El autor de “Moby Dick” declinó desarrollar su propia Agatha —hija de un farero reacio a dejarla casarse con un marinero: “pensándolo dos veces, se me ha ocurrido que esta trama se basa en una línea narrativa con la que usted está particularmente familiarizado. Para decirlo sin rodeos, creo que en éste materia usted tendría mejor mano que yo… Y si pensase que puedo hacerlo tan bien como usted, tenga por seguro que no le cedería esa materia”.
Hawthorne empezó a escribir “Agatha”, pero desistió al poco tiempo. En octubre de 1852, Melville le sugirió posibles líneas argumentales (empatía hacia el bígamo, justificándolo por la proverbial laxitud de los marineros respecto a sus obligaciones familiares, etc.) y un mes después Hawthorne le cedió el privilegio: le animó a escribirla en solitario.
Melville anunció: “Empezaré en cuanto llegue a casa; y en lo que a mí respecta, me esforzaré por hacer justicia a una historia tan interesante”. Fue la última alusión a “Agatha”. La amistad entre ambos autores declinó en 1856. Un año después, Melville publicó “The Confidence Man”, un agudo ensayo sobre las falsas apariencias. Fue su despedida del oficio literario: “Acabo de optar por ser aniquilado”, escribió. Murió treinta años después. Entre sus documentos apareció el manuscrito inacabado de “Billy Budd, marinero”. De” Agatha”, nada se halló.
W.S. Burroughs, autor del delirante y por otro lado indescriptible “El Almuerzo Desnudo” (“una novela sin límites que volverá loco a todo el mundo”, en palabras de su colega Allen Ginsberg) recicló material diverso para conformar esta obra, que definía como “un instante congelado en que todo el mundo ve lo que hay en la punta de cada tenedor” (¿?). En efecto, “El Almuerzo Desnudo” está formado por apuntes de “Marica”, “Cartas de Ayahuasca” (enviadas desde México) y “Yonqui”, desechados por el propio autor. Aseguran los expertos en la obra burroughsiana que teniendo en cuenta que el autor era un neo trashumante en toda regla, sin hábitos fijos de escritura, resulta milagrosa la existencia de algo así como un manuscrito.
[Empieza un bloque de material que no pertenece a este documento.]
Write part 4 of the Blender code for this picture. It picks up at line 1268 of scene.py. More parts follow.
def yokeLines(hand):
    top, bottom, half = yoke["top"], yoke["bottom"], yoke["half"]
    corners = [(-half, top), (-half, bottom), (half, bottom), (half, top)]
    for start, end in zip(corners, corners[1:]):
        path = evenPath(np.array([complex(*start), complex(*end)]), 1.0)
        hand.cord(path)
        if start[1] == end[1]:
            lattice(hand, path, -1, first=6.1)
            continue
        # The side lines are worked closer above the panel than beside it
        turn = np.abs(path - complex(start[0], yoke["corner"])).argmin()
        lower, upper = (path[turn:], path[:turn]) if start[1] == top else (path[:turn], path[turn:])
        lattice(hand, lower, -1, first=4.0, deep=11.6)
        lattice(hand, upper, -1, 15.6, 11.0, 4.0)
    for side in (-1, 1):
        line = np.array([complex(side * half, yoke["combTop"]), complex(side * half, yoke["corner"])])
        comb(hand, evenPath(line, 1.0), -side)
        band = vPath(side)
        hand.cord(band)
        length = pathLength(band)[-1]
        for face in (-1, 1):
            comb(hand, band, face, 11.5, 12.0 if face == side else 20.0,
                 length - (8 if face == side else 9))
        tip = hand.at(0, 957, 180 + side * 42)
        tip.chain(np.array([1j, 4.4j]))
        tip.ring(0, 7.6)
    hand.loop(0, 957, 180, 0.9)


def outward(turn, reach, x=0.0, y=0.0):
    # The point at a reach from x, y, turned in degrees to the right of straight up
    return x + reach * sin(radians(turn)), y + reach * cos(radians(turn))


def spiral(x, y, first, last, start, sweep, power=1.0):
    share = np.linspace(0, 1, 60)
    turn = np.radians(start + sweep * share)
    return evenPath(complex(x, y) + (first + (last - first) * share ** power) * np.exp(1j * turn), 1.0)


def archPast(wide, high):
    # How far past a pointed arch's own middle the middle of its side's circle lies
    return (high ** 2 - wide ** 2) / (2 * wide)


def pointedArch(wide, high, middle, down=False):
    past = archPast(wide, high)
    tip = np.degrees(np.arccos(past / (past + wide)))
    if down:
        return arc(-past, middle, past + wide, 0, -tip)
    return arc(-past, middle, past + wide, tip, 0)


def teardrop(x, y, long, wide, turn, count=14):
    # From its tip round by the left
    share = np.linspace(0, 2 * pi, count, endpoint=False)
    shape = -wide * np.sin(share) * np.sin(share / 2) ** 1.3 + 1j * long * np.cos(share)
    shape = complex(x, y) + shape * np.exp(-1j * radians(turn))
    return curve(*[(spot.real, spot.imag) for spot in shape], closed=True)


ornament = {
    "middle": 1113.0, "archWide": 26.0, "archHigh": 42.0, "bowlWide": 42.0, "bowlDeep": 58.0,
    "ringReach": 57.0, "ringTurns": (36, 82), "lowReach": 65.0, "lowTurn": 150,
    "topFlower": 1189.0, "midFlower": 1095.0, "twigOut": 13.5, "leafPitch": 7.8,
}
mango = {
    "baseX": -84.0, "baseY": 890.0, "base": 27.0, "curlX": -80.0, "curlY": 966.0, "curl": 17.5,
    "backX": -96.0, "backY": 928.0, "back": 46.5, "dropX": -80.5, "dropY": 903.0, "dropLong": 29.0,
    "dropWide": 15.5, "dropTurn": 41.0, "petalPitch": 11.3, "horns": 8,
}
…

Según Girodias, el texto había sido parcialmente roído por las ratas y definía a su autor, a quien vio en París, como “un fantasma humano de color gris, con una gabardina fantasmagórica y un fantasmal sombrero descolorido, estampa que en conjunto se asemejaba a su mohoso manuscrito”. “La cualidad fragmentaria es inherente a mi obra”, confesó Burroughs a Ginsberg. Brion Gysin, colaborador del autor, aseguraba que en la mudanza desde Londres organizó 20 archivadores, 17 de los cuales tenían el mismo rótulo: “Miscelánea”. Paul Bowles describía a Burroughs, a quien vio en Tánger, como un maníaco, escribiendo a máquina o a mano-cuando vendió el artefacto para comprar drogas- lanzando las páginas escritas al suelo, donde se acumulaban junto a toda clase de detritus, volando, además, algunas de ellas, por la ventana. Se cree que el texto original tenía unas mil páginas. Según Gysin, los niños argelinos acabaron vendiendo a dólar la página por las calles, tras rebuscar en los restos de una de las innumerables y apresuradas mudanzas del autor.
Burroughs y Gysin desarrollaron la técnica del corta-pega, que consistía en doblar, romper y pegar las resmas en distintas disposiciones para crear nuevas palabras. Burroughs creía en el lado oculto, esotérico de los vocablos, buscando su verdadero significado. Los recortes sobrevivientes, transformados y reciclados, acabaron formando “Él ticket que Explotó” y “La Página Blanda”. Puede decirse que era incondicional de los libros inexistentes, motu propio.